It is normal for a couple to experience challenges in their relationship after the initial sparks of attraction have worn off. After a time, a person’s true colors will either be shown to you or your partner’s qualities which were, once upon a time, endearing to you may now be annoying you.
At the start of a relationship, it is typical to put your best foot forward. Most likely, you highlighted your best assets while you suppressed your less than perfect side. The same can be said for your partner. While deception may not be the intention, winning the affection of your partner may have called for some makeover on your part. The problem with many a transformation is in the maintenance of appearances. As you spend more time together, you relax and shed some of your inhibitions in front of your partner. While this may be part of intimacy, it can also be the proverbial ‘familiarity’ that ‘breeds contempt.’ Faced with the glaring imperfections of your partner, you ask yourself if it’s time to move on.

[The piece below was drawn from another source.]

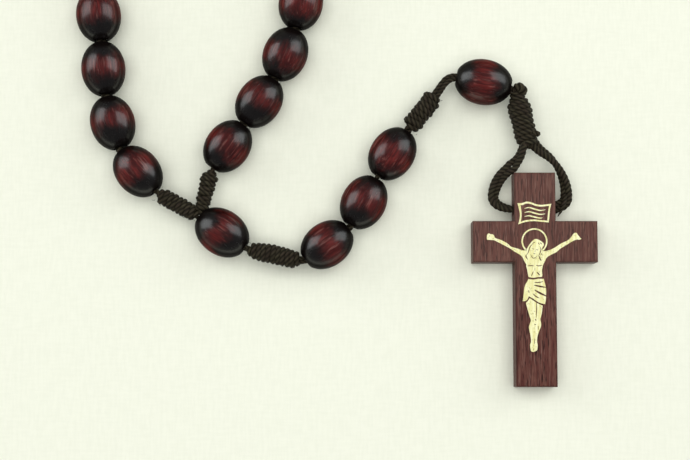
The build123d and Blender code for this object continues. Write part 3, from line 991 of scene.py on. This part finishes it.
def make_pendant_cord(material):
    """The doubled cord of the pendant: a straight piece through each bead and a bridge over each gap."""
    places = [joint_at[name] for name, _, _ in PENDANT] + [metres(CROSS_KNOT_END)]
    reach = BRIDGE * MM
    phase = 0.4
    for i, (_, body, node) in enumerate(PENDANT):
        if node:
            start, end = places[i], places[i + 1]
            along = (end - start).normalized()
            line = straight_line(start + along * reach * 0.8, end - along * reach * 0.8, 24)
            mesh = Mesh()
            add_doubled(mesh, line, PENDANT_STRAND, PENDANT_GAP, 0.4, phase + i, 40 + i, 16)
            stand_in(mesh.build("doubled_in_" + body, material), body, node)
    bodies = ["loop_near_junction"] + [body for _, body, _ in PENDANT]
    for i in range(1, len(PENDANT)):
        if "cord_stretch" in (bodies[i], bodies[i + 1]):
            continue
        before = (places[i - 1] - places[i]).normalized() * reach
        after = (places[i + 1] - places[i]).normalized() * reach
        line = bent_line(places[i] + before, places[i], places[i] + after, 20)
        mesh = Mesh()
        add_doubled(mesh, line, PENDANT_STRAND, PENDANT_GAP, 0.15, phase + i, 50 + i, 16)
        bridge = mesh.build("bridge_" + PENDANT[i][0], material)
        start, end = places[i] + before * 0.5, places[i] + after * 0.5
        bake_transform(bridge)
    make_junction_bridge(material)
    make_stretch(material)


def make_junction_bridge(material):
    """The loop's two strands, meeting and going into the centre bead together."""
    pivot = joint_at["pendant_swing"]
    into = (joint_at["knot_a_bend"] - pivot).normalized() * 2.0 * MM
    mesh = Mesh()
    for route, side in ((LEFT_STRAND_ROUTE, -1), (RIGHT_STRAND_ROUTE, 1)):
        back = (metres(route[1]) - pivot).normalized() * 1.6 * MM
        across = Vector((-into.y, into.x, 0)).normalized() * side * 0.36 * MM
        line = bent_line(pivot + back, pivot + across, pivot + into + across, 20)
        add_cord(mesh, line, PENDANT_STRAND, 16, 60 + side)
    bridge = mesh.build("bridge_junction", material)
    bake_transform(bridge)


def make_stretch(material):
    """The short free stretch of doubled cord between the second knot and the last bead, in two pieces that
    lap over each other in the middle."""
    near_knot, near_bead = joint_at["cord_stretch_bend"], joint_at["cross_bead_lift"]
    before = (joint_at["knot_b_bend"] - near_knot).normalized() * 1.4 * MM
    after = (joint_at["cross_knot_bend"] - near_bead).normalized() * 2.0 * MM
    route = [metres(p) for p in STRETCH_ROUTE]
    line = nurbs_line("stretch", [route[0] + before] + route + [route[-1] + after], 12)
    middle, lap = len(line) // 2, 5

    def piece(name, part, phase, first, second, start, end):
        mesh = Mesh()
        add_doubled(mesh, part, PENDANT_STRAND + 0.1, PENDANT_STRAND + 0.05, 0.1, phase, 61, 24)
        made = mesh.build(name, material)
        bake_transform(made)
        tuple(start)
        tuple(end)
        return made

    start, end = near_knot + before * 0.3, line[middle - lap - 1]
    half = piece("stretch_near_knot", line[:middle + lap], 0.0, "knot_b", "cord_stretch", start, end)
    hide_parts("cord_stretch")
    start, end = near_bead - after * 0.3, near_bead + after * 0.3
    piece("stretch_near_bead", line[middle - lap:], 0.2, "cord_stretch", "cross_bead_cord", start, end)


def make_cross_loop(material):
    """The doubled cord through the cross, out of the knot and back into it, with its frayed tail."""
    points = [metres(p) for p in CROSS_LOOP_ROUTE]
    line = nurbs_line("cross_loop_line", points, 30)
    rooted = nurbs_line("cross_loop_roots", [metres(LOOP_ROOTS[0])] + points + [metres(LOOP_ROOTS[1])], 30)
    share = np.linspace(0, 1, len(rooted))
    opened = np.exp(-((share - LOOP_OPENING) / 0.02) ** 2)
    gaps = LOOP_STRAND * (0.8 + 0.32 * opened)
    turns = 1.3
    mesh = Mesh()
    add_doubled(mesh, rooted, LOOP_STRAND, gaps, turns, math.pi * (1 - 2 * turns * LOOP_OPENING), 70, 26)
    add_tail(mesh, FRAYED_TAIL, 0.9, 75, taper=0.85)
    loop = mesh.build("doubled_cross_loop", material)
    stand_in(loop, "cross_knot", "cross_loop")
    declare_cord(line)


# ---- foil

def span(before, a, b, after):
    """Points from a to just before b, on a smooth line through all four."""
    points = []
    for k in range(OUTLINE_STEPS):
        t = k / OUTLINE_STEPS
        points.append(0.5 * (
            2 * a + (b - before) * t + (2 * before - 5 * a + 4 * b - after) * t * t
            + (3 * a - before - 3 * b + after) * t ** 3))
    return points


def smooth_outline(points):
    """A closed smooth outline through points; a third value marks a sharp corner."""
    n = len(points)
    outline = []
    for i in range(n):
        a, b = Vector(points[i][:2]), Vector(points[(i + 1) % n][:2])
        before = a if len(points[i]) > 2 else Vector(points[i - 1][:2])
        after = b if len(points[(i + 1) % n]) > 2 else Vector(points[(i + 2) % n][:2])
        outline += span(before, a, b, after)
    return outline


def stroke_outline(points, width):
    """A thin pointed stroke along a smooth line through points."""
    line = []
    for i in range(len(points) - 1):
        a, b = Vector(points[i]), Vector(points[i + 1])
        before = Vector(points[i - 1]) if i else 2 * a - b
        after = Vector(points[i + 2]) if i + 2 < len(points) else 2 * b - a
        line += span(before, a, b, after)
    line.append(Vector(points[-1]))
    left, right = [], []
    for i, p in enumerate(line):
        ahead = line[min(i + 1, len(line) - 1)] - line[max(i - 1, 0)]
        across = Vector((-ahead.y, ahead.x)).normalized()
        half = width / 2 * (0.25 + 0.75 * math.sin(math.pi * (i + 0.5) / len(line)))
        left.append(p + across * half)
        right.append(p - across * half)
    return left + right[::-1]


def slab(name, outlines, low, high):
    """An object of flat plates between two heights, in millimetres, one for each outline."""
    bm = bmesh.new()
    x, y = CROSS_CENTER_X + JUNCTION[0], JUNCTION[1]
    for outline in outlines:
        base = [bm.verts.new(((p.x + x) * MM, (p.y + y) * MM, low * MM)) for p in outline]
        face = bm.faces.new(base)
        grown = bmesh.ops.extrude_face_region(bm, geom=[face])
        top = [v for v in grown["geom"] if isinstance(v, bmesh.types.BMVert)]
        bmesh.ops.translate(bm, verts=top, vec=(0, 0, (high - low) * MM))
    bmesh.ops.recalc_face_normals(bm, faces=bm.faces)
    mesh = bpy.data.meshes.new(name)
    bm.to_mesh(mesh)
    bm.free()
    return link(bpy.data.objects.new(name, mesh))


def make_plate(name, node, outlines, cuts, material):
    """A piece of foil on the cross's front, with strokes cut out of it down to the wood."""
    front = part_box("cross")[1].z / MM
    plate = slab(name, outlines, front - FOIL_SINK, front + FOIL_THICKNESS)
    if cuts:
        cutter = slab(name + "_cuts", cuts, front - CUT_REACH, front + CUT_REACH)
        cut = plate.modifiers.new("cut", "BOOLEAN")
        cut.operation = "DIFFERENCE"
        cut.solver = "EXACT"
        cut.use_self = True
        cut.object = cutter
        bpy.context.view_layer.update()
        evaluated = plate.evaluated_get(bpy.context.evaluated_depsgraph_get())
        plate.data = bpy.data.meshes.new_from_object(evaluated)
        plate.modifiers.clear()
        bpy.data.objects.remove(cutter)
    plate.data.materials.clear()
    plate.data.materials.append(material)
    stand_in(plate, "cross", node)


def head_point(point):
    """A point of the bowed head, given across its face and down from its crown."""
    across, down = point
    x, y = HEAD_CROWN
    c, s = math.cos(math.radians(HEAD_TILT)), math.sin(math.radians(HEAD_TILT))
    return (x + across * c - down * s, y - across * s - down * c)


def halo_outline():
    """The halo's open ring, along its outside and back along its inside."""
    angles = np.linspace(*np.radians(HALO_ARC), 73)
    sides = ((HALO_RADIUS, angles), (HALO_RADIUS - HALO_WIDTH, angles[::-1]))
    x, y = HALO_CENTER
    return [Vector((x + r * math.cos(a), y + r * math.sin(a))) for r, side in sides for a in side]


def strokes(cuts):
    """The outlines of cuts, each given as a line and a width."""
    return [stroke_outline(points, width) for points, width in cuts]


def make_foil(material):
    """The plain banner, the halo and the figure, as thin stamped foil."""
    banner, opening = smooth_outline(BANNER_OUTER), smooth_outline(BANNER_INNER)
    make_plate("foil_banner", "foil_scroll", [banner], [opening], material)
    make_plate("foil_banner_rules", "foil_scroll", strokes(BANNER_RULES), [], material)
    make_plate("foil_ring", "foil_halo", [halo_outline()], [], material)
    head = strokes([([head_point(p) for p in points], width) for points, width in HEAD_CUTS])
    body, cloth, legs = (smooth_outline(o) for o in (BODY_OUTLINE, CLOTH_OUTLINE, LEGS_OUTLINE))
    make_plate("foil_body", "foil_figure", [body], strokes(BODY_CUTS) + head, material)
    make_plate("foil_cloth", "foil_figure", [cloth], strokes(CLOTH_CUTS), material)
    make_plate("foil_legs", "foil_figure", [legs], strokes(LEGS_CUTS), material)


# ---- everything

def main():
    """Build the scene."""
    make_camera()
    make_world()
    for name, (azimuth, elevation, watts) in SOFTBOXES.items():
        softbox(name, azimuth, elevation, watts)
    overhead_fill()
    make_floor()
    cord = cord_material()
    places = bead_places()
    make_strands(places, cord)
    make_pendant_cord(cord)
    make_cross_loop(cord)
    make_knots(cord)
    wood = bead_material()
    for number, (name, node, body, middle, direction) in enumerate(places):
        make_bead(name, node, body, middle, direction, number, wood)
    cross = frame["nodes"]["cross"]
    cross.data.materials.clear()
    cross.data.materials.append(cross_material())
    make_foil(foil_material())


main()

In dealing with personal differences, you have to draw the line between what is acceptable and non-negotiable. What is acceptable is relative, and only you can tell yourself whether you can live with it or not. Non-negotiable issues are deal breakers and need not be explored further.
Acceptable matters usually involve things that can be improved by your partner. This requires open communication so that your partner knows exactly what is bothering you. Oftentimes, your partner will propose to make changes. It would also help if you could suggest ways to make things better between the two of you. But change requires lots of concrete action and time for it to take place. A mere promise to change without any further action can be a deal breaker. On the other hand, a marked improvement that is continuous can result in a compromise for the sake of the relationship.
Other factors to consider when faced with the question of moving on include: your partner’s attitude towards your dislike for specific traits, the willingness to compromise or make changes, and a repetitious cycle of improvement and reversion of old habits. A negative reaction or development in these areas may constitute a serious reason to move on.
Problems in a relationship can test the strength of your commitment to one another. If you are both committed to the idea of keeping the relationship, then nothing can stop both of you from working things out by change, compromise or acceptance. On the other hand, if none of you can accept things as they are, or if none of you can make the changes the other expects, then it is time to move on.